March 15, 2018 | 2 min read

The Guardian’s circulation continues to decline despite its high-profile January rebrand, which replaced the Berliner format with tabloid dimensions in addition to a new look and feel.

The Guardian rebrand

The Guardian's rebrand

Figures from ABC for February (the first complete month since its relaunch) found that The Guardian's year-on-year circulation was down 3.25% to an average of 149.5k a day. A third of these were from paid subscriptions, the rest from single copy sales at £2 an issue.

The move away from Berliner will help absorb the lower sales and could aid in ad revenue by bringing the paper in line with common formats, however.
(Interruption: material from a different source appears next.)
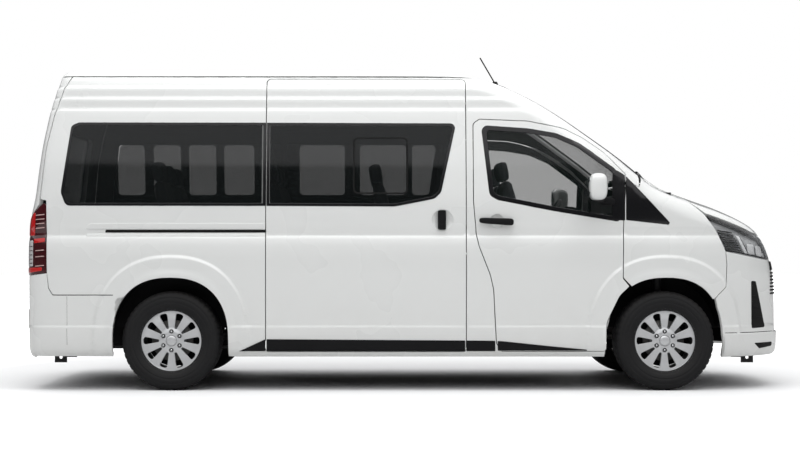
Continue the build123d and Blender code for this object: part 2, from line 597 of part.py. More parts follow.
# Frame rails with crossmembers, and the front subframe
RAIL_HALF = 30.0
RAIL_Z0, RAIL_Z1 = 430.0, floor_z0
pieces = []
for y in (-RAIL_Y, RAIL_Y):
    pieces.append(block(-2670, 2480, y - RAIL_HALF, y + RAIL_HALF, RAIL_Z0, RAIL_Z1))
for x in (-2640, -1250, -400, 650, 2440):
    pieces.append(block(x - 30, x + 30, -RAIL_Y, RAIL_Y, RAIL_Z1 - 55, RAIL_Z1 - 5))
pieces.append(block(FRONT_AXLE_X - 70, FRONT_AXLE_X + 70, -RAIL_Y - RAIL_HALF, RAIL_Y + RAIL_HALF, 236, 300))
for y in (-RAIL_Y, RAIL_Y):
    pieces.append(block(FRONT_AXLE_X - 60, FRONT_AXLE_X + 60, y - RAIL_HALF, y + RAIL_HALF, 298, RAIL_Z0 + 2))
frame = combine(*pieces)
JACK_X = (1150.0, -1150.0)
write("chassis_frame", frame)

# Engine with its gearbox, radiator, propeller shaft and exhaust
engine = combine(block(1620, 2200, -320, 320, 500, 1050), block(1800, 1860, -RAIL_Y - RAIL_HALF + 5, RAIL_Y + RAIL_HALF - 5, RAIL_Z1, RAIL_Z1 + 40),
                 block(1000, 1640, -130, 130, 380, 512))
write("engine_block", less(engine, block(0, 1560, -OUT, OUT, floor_z0, 2000)))
write("radiator", combine(block(2560, 2620, -430, 430, 520, 990), block(2400, 2600, -430, -RAIL_Y + 10, RAIL_Z1, 560),
                          block(2400, 2600, RAIL_Y - 10, 430, RAIL_Z1, 560)))
shaft_dir = Vector(-1560 - 998, 0, AXLE_Z - 440)
shaft = Solid.make_cylinder(34, shaft_dir.length, Plane(origin=(998, 0, 440), z_dir=shaft_dir))
DIFF_RADIUS = 140.0
diff = Solid.make_sphere(DIFF_RADIUS, Plane(origin=(REAR_AXLE_X, 0, AXLE_Z)), -90, 90, 360)
stub_in = WHEEL_Y - 20
axle = combine(rod_y(REAR_AXLE_X, AXLE_Z, 46, -stub_in, stub_in), diff)
HUB_BORE = 36.0
axle = combine(axle, rod_y(REAR_AXLE_X, AXLE_Z, HUB_BORE - SEAT_CLEARANCE, -WHEEL_Y - 50, WHEEL_Y + 50))
write("rear_axle", axle)
write("propeller_shaft", less(shaft, diff))
pipe = combine(rod_x(250, 330, 28, -900, 1500), rod_x(250, 330, 28, 1500, 1650))
muffler = combine(along_x([(170, 260, 50), (330, 260, 50), (330, 410, 50), (170, 410, 50)], -950, -350),
                  rod_y(-920, 330, 28, 320, 866), rod_x(250, 330, 28, -360, 1650),
                  block(-700, -640, 240, 260, 405, RAIL_Z1 - 50), block(-700, -640, 240, RAIL_Y, RAIL_Z1 - 60, RAIL_Z1 - 40))
write("exhaust", less(muffler, frame))
tank = along_x([(-860, 300, 40), (-470, 300, 40), (-470, 505, 30), (-860, 505, 30)], -150, 650)
tank = combine(tank, block(0, 60, -475, -RAIL_Y - RAIL_HALF, 440, 480), block(440, 500, -475, -RAIL_Y - RAIL_HALF, 440, 480))
write("fuel_tank", tank)

# Rear springs hang from the rails on hangers and carry the axle from below
SPRING_Y = 560.0
springs = []
for y in (-SPRING_Y, SPRING_Y):
    leaf = block(REAR_AXLE_X - 600, REAR_AXLE_X + 600, y - 30, y + 30, AXLE_Z - 76, AXLE_Z - 56)
    pad = block(REAR_AXLE_X - 60, REAR_AXLE_X + 60, y - 40, y + 40, AXLE_Z - 58, AXLE_Z)
    inner = y - 40 if y > 0 else y + 40
    rail_face = RAIL_Y + RAIL_HALF if y > 0 else -RAIL_Y - RAIL_HALF
    hangers = []
    for x in (REAR_AXLE_X - 600, REAR_AXLE_X + 560):
        hangers.append(block(x, x + 40, y - 30, y + 30, AXLE_Z - 60, RAIL_Z1 - 30))
        hangers.append(block(x, x + 40, y, rail_face, RAIL_Z0 + 10, RAIL_Z1 - 30))
    springs.append(less(combine(leaf, pad, *hangers), rod_y(REAR_AXLE_X, AXLE_Z, 46, -900, 900)))
write("leaf_springs", Compound([s for item in springs for s in item.solids() if s.volume > 1e5]))

# Front suspension: lower arms on the subframe, and struts up to the wheel housings
arms = []
for sign in (-1, 1):
    inner, outer = sorted((sign * (RAIL_Y + RAIL_HALF), sign * (WHEEL_Y - STEER_OFFSET - 10)))
    arm = block(FRONT_AXLE_X - 35, FRONT_AXLE_X + 35, inner, outer, 236, 266)
    strut = rod_z(FRONT_AXLE_X, sign * 612, 30, 265, AXLE_Z + HOUSING_RADIUS - 12)
    arms.append(combine(arm, strut))
write("front_suspension", Compound(arms))

# Wheels, made once about a local axle and set at the four corners. The local -Y is the outer side.
SPOKES = 10
LUG_COUNT = 6
LUG_CIRCLE = 139.7 / 2


def revolved(rows):
    """A ring about the Y axis from rows of (radius, y, corner radius)."""
    return Solid.revolve(Face(round_corners(rows)), 360, Axis.Y)


half = TYRE_WIDTH / 2
tyre = revolved([
    (BEAD_RADIUS, -94, 0), (FLANGE_RADIUS + 1, -96, 0), (FLANGE_RADIUS + 8, -half + 8, 0), (290, -half, 60),
    (TYRE_RADIUS - 26, -half + 6, 20), (TYRE_RADIUS, -half + 38, 30), (TYRE_RADIUS, half - 38, 30),
    (TYRE_RADIUS - 26, half - 6, 20), (290, half, 60), (FLANGE_RADIUS + 8, half - 8, 0),
    (FLANGE_RADIUS + 1, 96, 0), (BEAD_RADIUS, 94, 0),
])
barrel = revolved([
    (BEAD_RADIUS - 12, -107, 0), (FLANGE_RADIUS, -107, 4), (FLANGE_RADIUS, -97, 3), (BEAD_RADIUS, -95, 0),
    (BEAD_RADIUS, 95, 0), (FLANGE_RADIUS, 97, 3), (FLANGE_RADIUS, 107, 4), (BEAD_RADIUS - 12, 107, 0),
])
disc = Solid.make_cylinder(BEAD_RADIUS - 8, 28, Plane(origin=(0, -90, 0), z_dir=(0, 1, 0)))
hub = Solid.make_cylinder(84, 72, Plane(origin=(0, -82, 0), z_dir=(0, 1, 0)))
SPOKE_HALF = 24.0
light = []
step = 2 * math.pi / SPOKES
apex = SPOKE_HALF / math.sin(step / 2)
for u in (96, BEAD_RADIUS - 22):
    light.append((u, (u - apex) * math.tan(step / 2)))
pocket_rows = [(light[0][0], -light[0][1], 5), (light[1][0], -light[1][1], 12), (light[1][0], light[1][1], 12),
               (light[0][0], light[0][1], 5)]
pocket = Solid.extrude(Face(Plane(origin=(0, -120, 0), x_dir=(0, 0, 1), z_dir=(0, 1, 0)) * round_corners(pocket_rows)),
                       Vector(0, 80, 0))
pockets = [pocket.rotate(Axis.Y, math.degrees(step) * (k + 0.5)) for k in range(SPOKES)]
rim = combine(barrel, less(disc, *pockets), hub)
rim = less(rim, Solid.make_cylinder(HUB_BORE, 54, Plane(origin=(0, -60, 0), z_dir=(0, 1, 0))))
lugs = []
for k in range(LUG_COUNT):
    angle = 2 * math.pi * (k + 0.0) / LUG_COUNT
    lugs.append(Solid.make_cylinder(10, 12, Plane(
        origin=(LUG_CIRCLE * math.sin(angle), -101, LUG_CIRCLE * math.cos(angle)), z_dir=(0, 1, 0))))
rim = combine(rim, *lugs)
for name, x, flip in (("front_right", FRONT_AXLE_X, False), ("front_left", FRONT_AXLE_X, True),
                      ("rear_right", REAR_AXLE_X, False), ("rear_left", REAR_AXLE_X, True)):
    spot = Pos(x, -WHEEL_Y, AXLE_Z)
    placed_tyre, placed_rim = spot * tyre, spot * rim
    if flip:
        placed_tyre, placed_rim = mirrored(placed_tyre), mirrored(placed_rim)
    write(f"tyre_{name}", placed_tyre)
    write(f"rim_{name}", placed_rim)

# Knuckles carry the front wheels and turn about the line over the ends of the lower arms
upright = block(FRONT_AXLE_X - 42, FRONT_AXLE_X + 42, -WHEEL_Y, -WHEEL_Y + 70, 266 + SEAT_CLEARANCE, AXLE_Z + 120)
stub = rod_y(FRONT_AXLE_X, AXLE_Z, HUB_BORE - SEAT_CLEARANCE, -WHEEL_Y - 50, -WHEEL_Y + 5)
knuckle = combine(upright, stub)
write("knuckle_right", knuckle)
write("knuckle_left", mirrored(knuckle))

# Spare wheel under the rear floor, on a carrier from the floor
SPARE_X, SPARE_Z = -2240.0, 390.0
spare_tyre = tyre.rotate(Axis.X, 90)
spare_disc = Solid.make_cylinder(BEAD_RADIUS, 30, Plane(origin=(0, 0, -15)))
carrier = Solid.make_cylinder(24, RAIL_Z1 - SPARE_Z - 15, Plane(origin=(0, 0, 15)))
spare = Pos(SPARE_X, 0, SPARE_Z) * combine(spare_tyre, combine(spare_disc, carrier))
write("spare_wheel", spare)

# Seats: two in front and three rows behind, each row on one base
SEAT_ROWS = [(-130.0, -380.0, 780.0), (-930.0, -380.0, 780.0), (-1760.0, -610.0, 610.0)]


def seat(x, y0, y1, base=True):
    """A bench or chair whose backrest foot is at x, between y0 and y1."""
    cushion = along_y([(x - 30, FLOOR_Z + 300, 30), (x + 480, FLOOR_Z + 320, 40), (x + 480, FLOOR_Z + 430, 40),
                       (x - 30, FLOOR_Z + 400, 30)], y0, y1)
    back = along_y([(x - 20, FLOOR_Z + 330, 30), (x + 110, FLOOR_Z + 400, 30), (x - 50, FLOOR_Z + 980, 40),
                    (x - 150, FLOOR_Z + 970, 40)], y0 + 10, y1 - 10)
    count = max(1, round((y1 - y0) / 450))
    width = (y1 - y0) / count
    parts = [cushion, back]
    for k in range(count):
        mid = y0 + width * (k + 0.5)
        parts.append(along_y([(x - 158, FLOOR_Z + 960, 30), (x - 52, FLOOR_Z + 965, 30), (x - 75, FLOOR_Z + 1120, 40),
                              (x - 165, FLOOR_Z + 1110, 40)], mid - 125, mid + 125))
    parts.append(block(x + 60, x + 420, y0 + 70, y1 - 70, FLOOR_Z, FLOOR_Z + 310))
    return combine(*parts)


front_seats = [seat(820, -660, -150), seat(820, 150, 660)]
write("front_seats", Compound(front_seats))
rear_seats = [seat(*row) for row in SEAT_ROWS]
write("rear_seats", Compound(rear_seats))

# Dashboard with the steering column, and the steering wheel
dash = along_y([(1330, 1000, 40), (1380, 860, 30), (BULKHEAD_X, 860, 0), (BULKHEAD_X, 1240, 0), (1440, 1290, 60),
                (1330, 1230, 50)], -800, 800)
WHEEL_CENTRE = Vector(1150.0, 400.0, 1260.0)
column_dir = Vector(math.cos(math.radians(32)), 0, -math.sin(math.radians(32)))
column = Solid.make_cylinder(34, 300, Plane(origin=WHEEL_CENTRE + column_dir * (40 + SEAT_CLEARANCE), z_dir=column_dir))
write("dashboard", combine(dash, column))
ring_plane = Plane(origin=WHEEL_CENTRE, z_dir=column_dir * -1)
steering = combine(
    ring_plane * Solid.make_torus(185, 15),
    ring_plane * Solid.make_cylinder(62, 44, Plane(origin=(0, 0, -40))),
    ring_plane * block(-180, 180, -20, 20, -10, 8),
)
write("steering_wheel", steering)

# Roof aerial, wipers and towing eyes
aerial_foot = less(Solid.make_cone(42, 16, 56, Plane(origin=(690, 0, ROOF_HEIGHT - 62))), OUTER)
mast = Solid.make_cylinder(5, 234, Plane(origin=(690, 0, ROOF_HEIGHT - 20), z_dir=(-0.504, 0, 0.863)))
write("aerial", combine(biggest(aerial_foot), less(mast, OUTER)))
wipers = []
wiper_reach = body_form(PLAIN_SECTION, -14)
for y0, y1, pivot_y in ((-700, -120, -200), (60, 690, 140)):
    blade = common(block(1690, 1960, y0, y1, COWL_Z + 14, COWL_Z + 28), wiper_reach)
    arm = block(1800, 1862, pivot_y - 8, pivot_y + 8, COWL_Z + 14, COWL_Z + 26)
    pivot = combine(rod_z(1856, pivot_y, 8, 1500, COWL_Z + 26), arm)
    wipers.append(biggest(less(combine(blade, pivot), OUTER)))
write("wipers", Compound(wipers))

TOW_HOLE = 14.0
TOW_THICKNESS = 16.0
TOW_EYE_Z = 205.0
tow = []
for x, y, z, reach in ((2560.0, -RAIL_Y, TOW_EYE_Z, 1), (-2620.0, -RAIL_Y, TOW_EYE_Z, -1)):
    plate = block(x - 45, x + 45, y - TOW_THICKNESS / 2, y + TOW_THICKNESS / 2, z - 40, z + 40)
    arm_x = sorted((x - reach * 120, x))
    arm = block(arm_x[0], arm_x[1], y - TOW_THICKNESS / 2, y + TOW_THICKNESS / 2, z, RAIL_Z0)
    tow.append(less(combine(plate, arm), rod_y(x, z, TOW_HOLE, y - 50, y + 50)))
write("tow_eyes", Compound(tow))
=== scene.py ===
import math

import bmesh
import bpy
import numpy as np
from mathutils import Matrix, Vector
from mathutils.geometry import delaunay_2d_cdt


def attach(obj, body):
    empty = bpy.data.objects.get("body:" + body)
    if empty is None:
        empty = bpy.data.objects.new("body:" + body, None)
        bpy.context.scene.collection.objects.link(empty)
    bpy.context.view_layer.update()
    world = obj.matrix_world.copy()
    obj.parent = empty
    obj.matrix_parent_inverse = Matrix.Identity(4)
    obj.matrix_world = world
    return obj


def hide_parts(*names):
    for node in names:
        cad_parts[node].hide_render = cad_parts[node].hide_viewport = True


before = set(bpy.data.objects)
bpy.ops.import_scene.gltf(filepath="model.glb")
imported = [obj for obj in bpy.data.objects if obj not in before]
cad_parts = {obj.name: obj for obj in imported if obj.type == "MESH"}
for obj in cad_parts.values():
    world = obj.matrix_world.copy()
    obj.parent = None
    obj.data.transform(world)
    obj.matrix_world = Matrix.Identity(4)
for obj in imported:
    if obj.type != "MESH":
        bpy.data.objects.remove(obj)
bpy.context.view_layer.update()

scene = bpy.context.scene
collection = scene.collection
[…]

Despite a 0.25% year-on-year decline, free title The Metro (1.472m) has overtaken The Sun to have the biggest UK newspaper circulation. The Sun fell 7.27% but remains Britain's best-selling daily newspaper at 1.465m.

The steepest year-on-year declines were at The Mirror Group (the Daily Mirror and Daily Record), which was down 18.17% for the year, shifting shy of 700,000 units; the Daily Telegraph, down 18% to 374.7k; and the Daily Mail, down 11% to 1,294,214). The scale of the losses for all three publishers, however, can be in part attributed to them ending the practice of 'bulk' sales to airports and hotels where copies are given away for free.

The Financial Times was down by 2.92% (178.8k) for the year and 5.63% for the month after being the only paid-for newspaper to report print growth a month earlier. The Times was down 2.37% (430k) and Johnston Press’ i down 4.4% to 254k.